How do you know an RV saleman is lying? When his lips are moving!

(No, I don't mean all salesmen lie! Some just occasionally gloss over the facts!)

Scamp, like Airstreams, and 99 percent of the other trailers out there are shells attached to a resin-coated floor.

There are many old Airstreams, Scamps, Bolers, etc, which, because their owners took care, will never experience floor rot of the original floor.

But, unfortunately, if something breaches the integrity of the floor (road debri, rocks, errant pieces of metal) and isn't repaired, or if someone doesn't fix an interior leak, particularly over the course of a few years, well, the wood is going to rot.

Floor rot sends more RV's to the junk yard than any other cause.

You are not the first person to encounter this. And you won't be the last.

That's the bad news.

The good news is you found this website!

There is a wealth of information, talent and advice on this website.
I'm sure we can help you overcome whatever you are facing.

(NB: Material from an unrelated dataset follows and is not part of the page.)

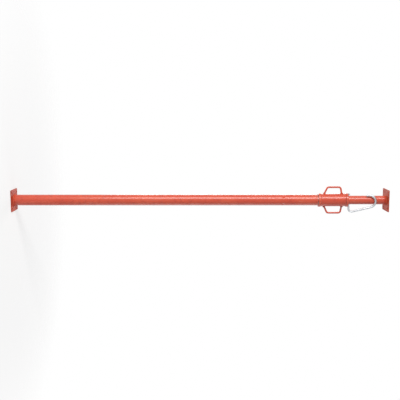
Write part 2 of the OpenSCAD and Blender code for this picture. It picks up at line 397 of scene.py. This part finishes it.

Just take it a step at a time. There are many, many 30 year old fiberglass wonders still running down the road.

The really, really good news is you purchased a fiberglass trailer!

The integrity of your walls, roof, cabinets and benches is strong!

Several folks have done "frame off" restorations ... look through the old posts. Frank's A project begins is a good primer, if you want to go this route.

Rather that us repeating everything, I suggest you go back to the beginning of www.fiberglassrv.com (by clicking on the little numbers at the bottom)(there are lots and lots of pages, so you have lots to read!)

But have no fear, we'll help! Post some pictures. Ask some specific questions.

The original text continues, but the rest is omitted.